After noting its concern over Chinese actions against Philippine vessels, the G7 communique also addressed China’s claim over the whole of the South China Sea.

“In this regard, we reaffirm that there is no legal basis for China’s expansive maritime claims 

in the South China Sea, and we oppose China’s militarization, and coercive and intimidation activities in the South China Sea. 

“We re-emphasize the universal and unified character of the United Nations Convention on the Law of the Sea (UNCLOS) and reaffirm UNCLOS’s important role in setting out the legal framework that governs all activities in the oceans and the seas.” 

The G7 likewise made reference to a 2016 ruling by an international court on a case brought forward by the Philippines, which invalidated China’s sweeping claims over the South China Sea. 

“We reiterate that the award rendered by the Arbitral Tribunal on 12 July 2016 is a significant milestone, which is legally binding upon the parties to those proceedings, and a useful basis for peacefully resolving disputes between the parties,” the G7 communique stated.

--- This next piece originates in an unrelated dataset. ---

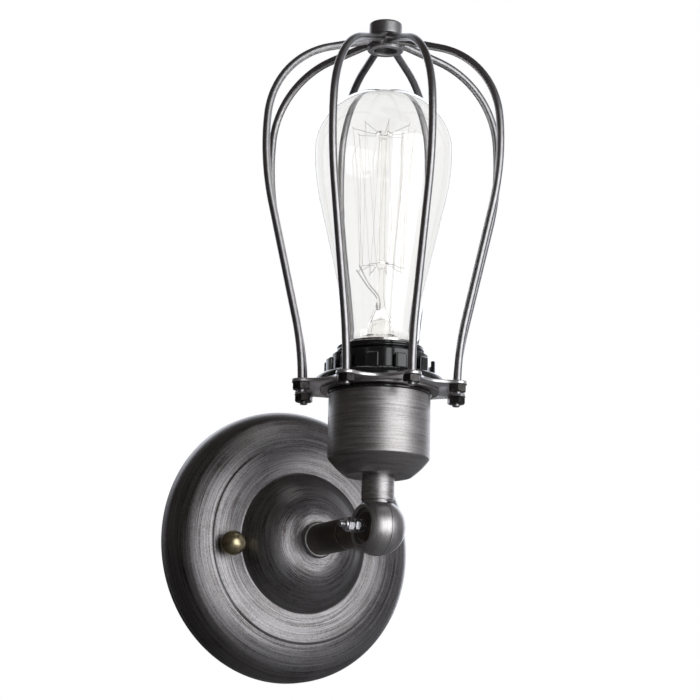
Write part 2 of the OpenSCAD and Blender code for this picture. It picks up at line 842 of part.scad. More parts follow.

China does not recognize the 2016 arbitral court ruling.

In a statement on July 11, 2023 to mark the seventh anniversary of the ruling, Global Affairs Canada noted that China’s refusal to accept the tribunal decision and its “coercive behaviour …  are dangerous, and incompatible with China’s obligations under international law”. 

“We stand with the Philippines and all Association Southeast Asian Nations (ASEAN) member states in upholding international law as the essential basis for safe and responsible maritime activity,” the statement declared.

The Philippines and Canada are marking in 2024 the 75th anniversary of the establishment of diplomatic relations. 

On January 19, 2024, the two countries entered into a new memorandum of understanding (MOU) to boost defence cooperation.

The agreement was signed was signed by Gilbert Teodoro Jr., Secretary of National Defense of the Philippines, and David Bruce Hartman, Canadian ambassador to the Philippines.